As recounted in the opinion written by U.S. District Court Judge Richard J. Leon, the Japanese firm lost the underlying case despite the fact its patent application was filed three years earlier than that of a rival U.S company for a similar device.

The Patent Office based its adverse decision on the failure of lawyers for the firm, Seed Company Ltd., to attach an English-language translation of a Japanese patent application to an application they filed with the U.S. agency, Judge Leon said.In dismissing the current case, the judge said the lawyers can't be sued for malpractice because they were simply following the law as they knew it at the time.

Leon noted that it was clear from the record that the attorneys were well aware of the requirements concerning translations of patent documents, which vary from one type of patent proceeding to another. Their failure to attach a translation to a filing in the interference action was clearly not a result of carelessness, Leon said. Instead, the decision was based on their interpretation of legal authorities available to them at the time, in 1997, which stated that a translated copy was not required.

The first decision to establish such a requirement was a ruling during the underlying patent litigation in this very case, the judge pointed out. The lawyers can't be faulted for failing to anticipate a future change in the law, Leon said. He concluded that "any decision by this court finding that defendants breached their duty of care by not filing such a translation would assign liability based on hindsight ..."

In dismissing the malpractice claim, Leon invoked the judgmental immunity doctrine, which was formally recognized in a 2009 decision of the D.C. Circuit Court of Appeals.

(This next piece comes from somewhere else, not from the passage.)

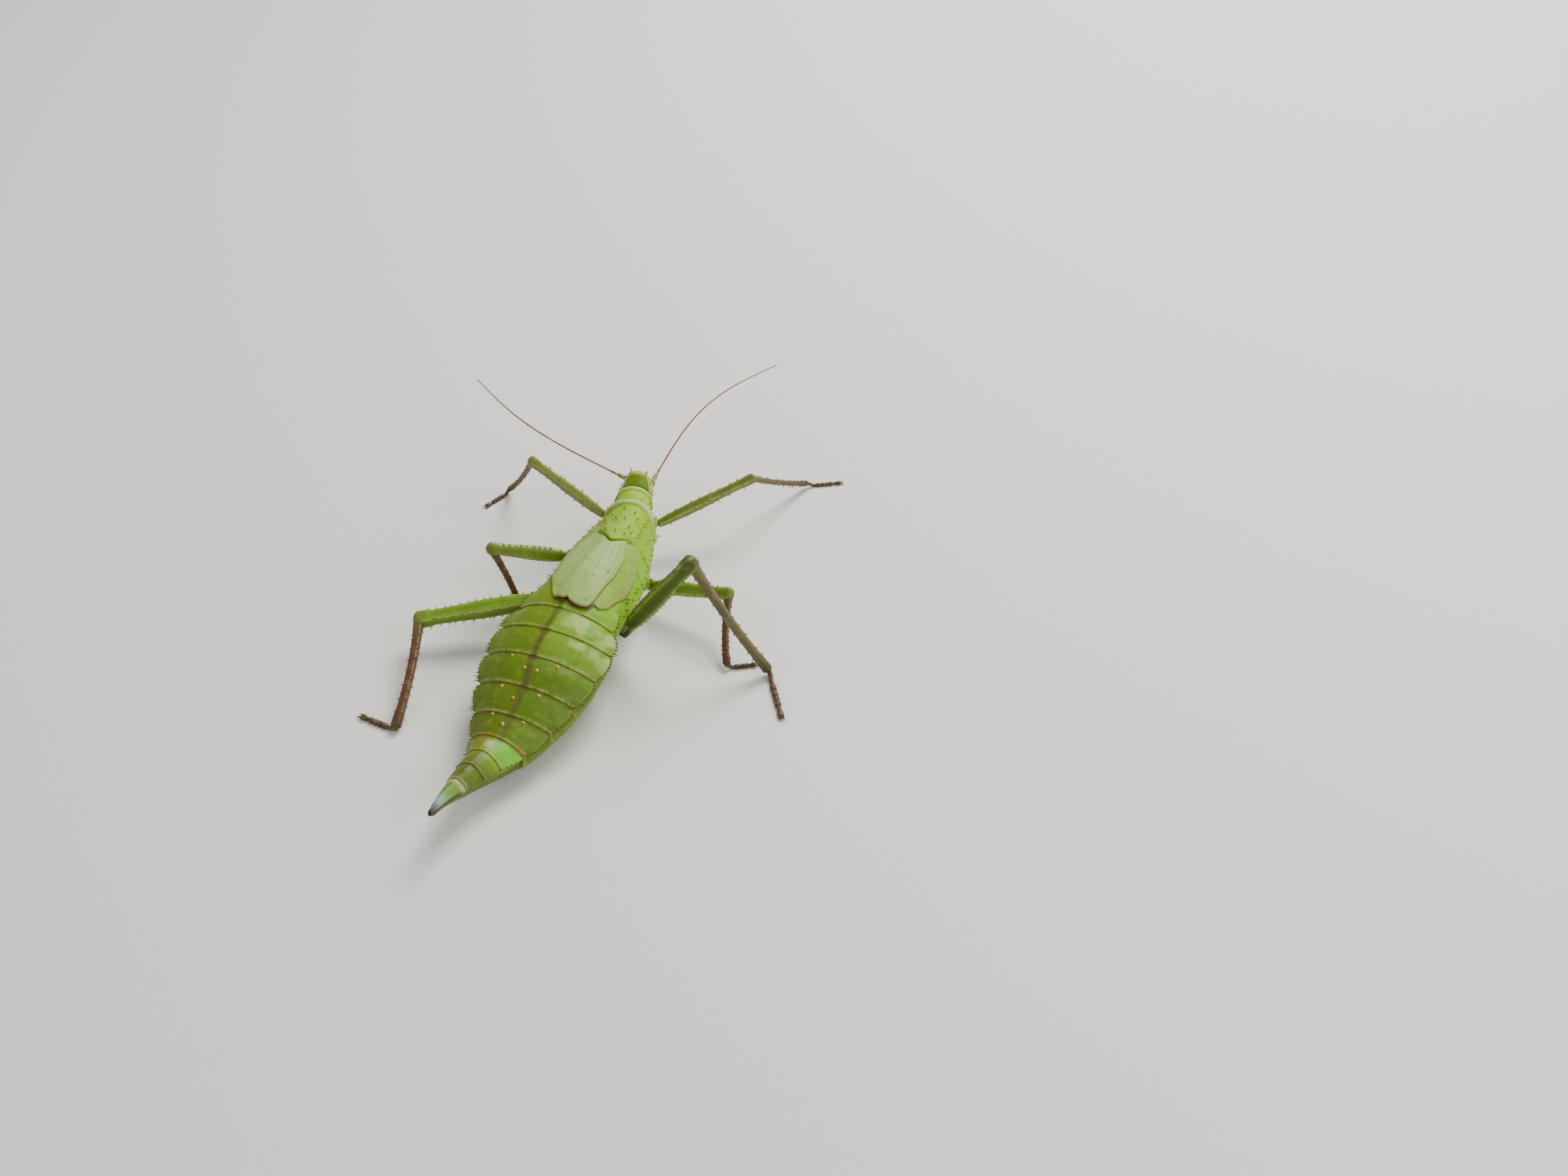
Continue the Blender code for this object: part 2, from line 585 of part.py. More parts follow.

The ruling established that an attorney cannot be sued for malpractice for following an "informed professional judgment made with reasonable care and skill."

The doctrine bars the Seed Company's malpractice claims against its patent attorneys because it "requires that lawyers must exercise reasonable care, it does not require them to foretell the future," Leon concluded.

The judge also dismissed the company's malpractice claim based on their attorneys' allegedly erroneous advice to turn down settlement offers from the inventor with the rival U.S. patent. The company had acknowledged that it could not identify any damages from the alleged misadvice concerning the settlement offers that were distinct from the damages associated with the other malpractice claim.